In This Review
In This Review

Burundi: Ethnocide as Discourse and Practice
By René Lemarchand
Cambridge University Press, 1994, 206 pp.
Burundi's postcolonial history is a tangled tale of tribal, factional, and regional competition punctuated by horrific massacres each time the dominance of the country's Tutsi ethnic minority has been threatened by a credible challenge. "Nowhere else in Africa," says Lemarchand, writing before Rwanda's 1994 holocaust, had "so much violence killed so many people on so many occasions in so small a space as in Burundi." This skillful and timely study examines both the historical conflict and the meta-conflict -- the different self-serving beliefs and explanations of conflict perpetuated by the competing groups in their public discourse.
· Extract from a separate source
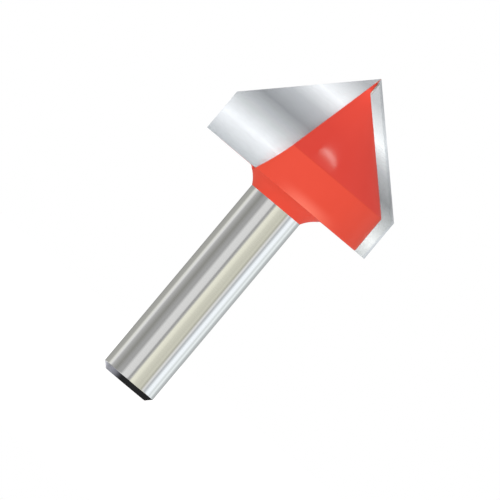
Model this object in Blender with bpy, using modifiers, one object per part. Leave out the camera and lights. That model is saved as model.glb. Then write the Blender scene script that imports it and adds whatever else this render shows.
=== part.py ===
"""A two-flute V groove router bit, standing on the end of its shank with its point up.

The steel is one piece: a round shank, a hollow flare and a head that is turned and then milled
with two flutes. Each flute has a pocket let into the web behind it. A carbide tip is brazed into
the pocket, and its ground edges do the cutting.
The origin is the centre of the shank's end face, +Z runs up the axis to the point, and the
tips' faces lie along the XZ plane. Lengths are in metres.
"""

import math

import bmesh
import bpy
from mathutils import Matrix, Vector

SHANK_DIAMETER = 0.0127
SHANK_LENGTH = 0.0478
END_CHAMFER = 0.0012

FLARE_HEIGHT = 0.0031
FLARE_REACH = 0.003
FLARE_HOLLOW = 0.0003

CUTTING_DIAMETER = 0.0418
SIDE_EDGE = 0.0095
POINT_ANGLE = math.radians(90)

TIP_THICKNESS = 0.0024
TIP_OVERHANG = 0.0025
TIP_SPACING = 0.0003
BRAZE_GAP = 0.0003
SIDE_RELIEF = math.radians(12)
BEVEL_RELIEF = math.radians(14)
GRINDING_STOCK = 0.0008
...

Completed just before the October 1993 assassination of Burundi's first elected Hutu head of state, Melchior Ndadaye, the book explores the courageous efforts of Pierre Buyoya, Ndadaye's Tutsi predecessor, to initiate perestroika in Burundi despite opposition from hardline Tutsi elements in his army. Without going into detail on the contrasting politics of neighboring Rwanda, Lemarchand takes into account the psychological and demographic impact on Burundi of Rwanda's history of ethnocidal conflict. Predicting Burundi's political future is risky now. But it will certainly be a test of one society's collective capacity to correct itself under the pressure of some of the world's most haunting historical memories.